Praiseworthy by Alexis Wright

cover image

Alexis Wright’s latest novel, Praiseworthy, defies description. It is a unique outpouring of language with its own shape and form. Rather than a lineal narrative structure, it weaves in and out, like the ripples of a whirlpool, or the waves of the ocean, picking up, capturing for a moment, then tossing down, winding back on itself in a restless motion that is cyclical, never straight. Thus as readers we come back to characters and their stories in a recurring flow that continues endlessly.

It is set in a far northern Aboriginal community called Praiseworthy, a town that has become wrapped in a mysterious haze. The character Widespread, alternatively called Planet or Cause Steel, has come up with one solution to the problems of climate change, and champions the vision of a renewable transportation conglomerate based on donkeys, harnessing those age-old beasts of burden running feral in the country. His wife Dance can’t listen to him, instead focussed on the magical world of butterflies and moths. Cause Steel’s oldest son, named Aboriginal Sovereignty, the words Cause loves best, is bowed down with guilt and contemplates suicide, and his youngest son, the fascist Tommyhawk, is obsessed with the social media stories of rapists and paedophiles in Aboriginal communities and craves rescue by the beautiful white mother of Aboriginal children, the minister in her white palace of the Australian Parliament. And then there is Ice Pick, Major Mayor of the community, an albino black man, who campaigns relentlessly for Praiseworthy to become an iconic white assimilated town.

There is a fury underlying the words. Tommyhawk has become so distressed by the news stories of rampant paedophilia in Aboriginal communities, he is afraid of his parents, afraid of all adults in the community and desperately appeals for rescue by the Australian government which supposedly loves sacred Aboriginal children. Aboriginal Sovereignty, the young man who slept with his promised wife whilst she was still a few months underage, has become labelled a criminal, one of the paedophilic scourge that must be wiped out; he wades out deeper and deeper into the sea, and then has a moment of panic as he realises he has left behind his plastic Basics card. And there are refugees on a sinking boat who reach out to help another unknown drowning person in the ocean. All this, within a world where Country is being suffocated by the climate change effects wrought by white colonisers.

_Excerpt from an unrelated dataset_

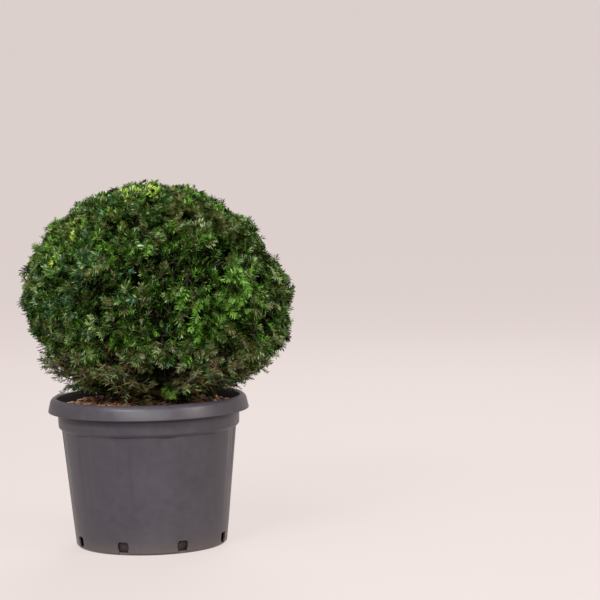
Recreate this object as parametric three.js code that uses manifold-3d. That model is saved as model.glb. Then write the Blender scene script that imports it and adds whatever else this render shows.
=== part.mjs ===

Alexis Wright says that Praiseworthy gave her a deeper understanding of the importance in following a literary vision, ‘a literary vision that refused to be contained or restrained’. In this way she breaks new ground in Aboriginal literature, and in literature in general, much as James Joyce did when he reinvented the form of the novel with his book ‘Ulysses’ (1920). Wright’s novel weaves a new form, perhaps best represented by the image of the butterfly trail on the cover, weaving through time, curving back on itself and flowing on. Praiseworthy is the 2024 winner of the Stella prize, the University of Queensland Fiction Book Award 2023, and shortlisted for a number of other awards.

Themes: Country, Racism, Aboriginal community, Climate change, Persecution.